Sept. 4, 1952
* Senator Elmer F. Quinn, New York State Senate minority leader and lifelong Villager, passed away at St. Luke’s Hospital from a liver ailment. Quinn, a Democrat and bachelor, lived with his mother at 95 Christopher St. His father was a printer.
* The Associated Blind, Inc., 147 W. 23rd St., launched a nationwide campaign to find “The Most Beautiful Blind Girl in America.” Irving M. Selis, president, announced a luncheon to discuss the plans would be held at the Brass Rail, 521 Fifth Ave.

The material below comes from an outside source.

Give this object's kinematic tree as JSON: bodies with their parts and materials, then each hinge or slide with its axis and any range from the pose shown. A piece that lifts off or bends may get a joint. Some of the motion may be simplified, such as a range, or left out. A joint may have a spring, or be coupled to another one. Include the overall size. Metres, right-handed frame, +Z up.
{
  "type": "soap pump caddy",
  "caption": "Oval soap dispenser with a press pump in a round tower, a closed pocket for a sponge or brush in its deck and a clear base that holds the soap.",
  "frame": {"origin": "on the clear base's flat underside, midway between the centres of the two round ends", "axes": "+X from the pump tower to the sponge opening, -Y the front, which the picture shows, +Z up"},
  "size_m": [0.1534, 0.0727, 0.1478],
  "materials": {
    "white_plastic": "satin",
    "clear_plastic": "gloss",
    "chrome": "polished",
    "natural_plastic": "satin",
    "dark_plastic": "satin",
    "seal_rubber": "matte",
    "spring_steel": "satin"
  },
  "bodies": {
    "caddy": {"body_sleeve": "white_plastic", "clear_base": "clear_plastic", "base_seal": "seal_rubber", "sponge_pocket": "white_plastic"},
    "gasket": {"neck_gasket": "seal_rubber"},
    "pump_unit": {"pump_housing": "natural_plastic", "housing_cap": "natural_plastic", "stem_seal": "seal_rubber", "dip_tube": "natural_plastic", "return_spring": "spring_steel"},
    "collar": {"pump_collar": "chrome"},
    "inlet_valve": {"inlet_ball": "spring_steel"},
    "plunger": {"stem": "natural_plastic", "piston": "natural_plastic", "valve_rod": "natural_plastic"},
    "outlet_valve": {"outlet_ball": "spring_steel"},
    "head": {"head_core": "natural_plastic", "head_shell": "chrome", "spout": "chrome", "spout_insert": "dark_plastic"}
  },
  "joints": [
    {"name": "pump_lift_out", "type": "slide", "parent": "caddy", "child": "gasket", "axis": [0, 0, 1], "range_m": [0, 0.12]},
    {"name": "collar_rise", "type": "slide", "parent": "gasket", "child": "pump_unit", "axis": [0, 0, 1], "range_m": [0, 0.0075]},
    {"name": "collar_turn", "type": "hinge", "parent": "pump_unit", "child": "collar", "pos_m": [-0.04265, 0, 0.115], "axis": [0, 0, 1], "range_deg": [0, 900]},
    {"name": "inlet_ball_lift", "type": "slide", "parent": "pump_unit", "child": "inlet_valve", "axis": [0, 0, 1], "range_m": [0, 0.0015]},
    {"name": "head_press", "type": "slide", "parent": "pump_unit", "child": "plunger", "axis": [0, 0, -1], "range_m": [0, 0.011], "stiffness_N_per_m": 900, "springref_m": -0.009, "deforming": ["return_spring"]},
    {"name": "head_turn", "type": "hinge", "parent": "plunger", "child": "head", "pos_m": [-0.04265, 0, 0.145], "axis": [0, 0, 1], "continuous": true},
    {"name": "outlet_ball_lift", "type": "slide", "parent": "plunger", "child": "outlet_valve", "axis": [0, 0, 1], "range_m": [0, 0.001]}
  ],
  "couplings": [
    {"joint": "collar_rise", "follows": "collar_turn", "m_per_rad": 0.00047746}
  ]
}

* Hearns, then New York City’s oldest department store, celebrated its 125th anniversary with ceremonies on the store’s main floor at 14th St. and Fifth Ave. Representative F.D.R., Jr., presented a diamond watch to Kate Cavanaugh, Hearn’s oldest employee, who started as a “cash girl” in 1892.
* The tail end of an Atlantic hurricane swept through the Village with gusts up to 45 m.p.h., smashing a ground-floor show window at the John Wanamker department store at Fourth Ave. and Ninth St.; glass fragments cut the hand of Abakun Marka, 58, of 428 E. Ninth St., who was treated at St. Vincent’s.